When the Board of War consulted me on the propriety of permitting this corps to join the army, recurring to the original principle of its formation, my opinion naturally favoured its coming forward, if agreeable to Congress. After all the trouble the Count has given himself to raise and equip the corps, he could not but esteem it a singular hardship to be deprived of the benefit of his exertions from considerations of inconvenience, which existed before they were undertaken and had been in a manner precluded by contract.
The circumstance of the Counts having exceeded his establishment was a matter to which I did not advert. There would certainly be no injustice in reducing the extra number. But Whether as the men are raised and clad and the expence already incurred—it may not be as well to risk the additional disadvantage which may attend bringing them into the field is a question which Congress will decide.

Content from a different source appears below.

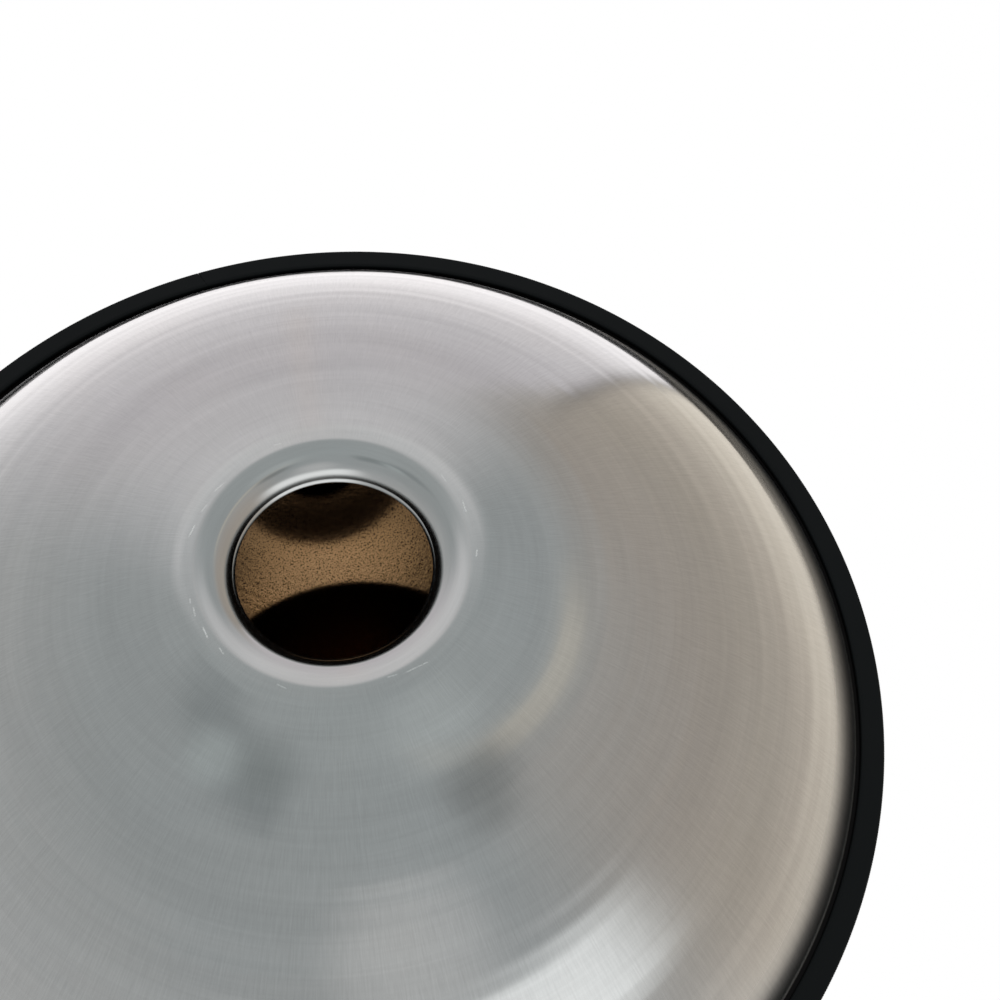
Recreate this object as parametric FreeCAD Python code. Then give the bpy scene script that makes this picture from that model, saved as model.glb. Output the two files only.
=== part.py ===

I am extremely sorry, if any misconception in me should have been the cause of the least embarrassment to the Committee; and I hope the explanation I have now given will remove every difficulty. With the greatest esteem and regard I have the honor to be Sir Your most Obedt servt.
Df, in Alexander Hamilton’s writing, DLC:GW; Varick transcript, DLC:GW.
1. See the Continental Congress Committee of Arrangement to GW, 30 Sept., which Joseph Reed signed as committee chairman.
2. At this place on the draft manuscript, Hamilton first wrote and then struck out the phrase: “and were mutually understood.”
4. At this place on the draft manuscript, Hamilton first wrote “a corps of sixty eight horse and two hundred foot but.” He then struck out that phrase and wrote “a corps” above the line.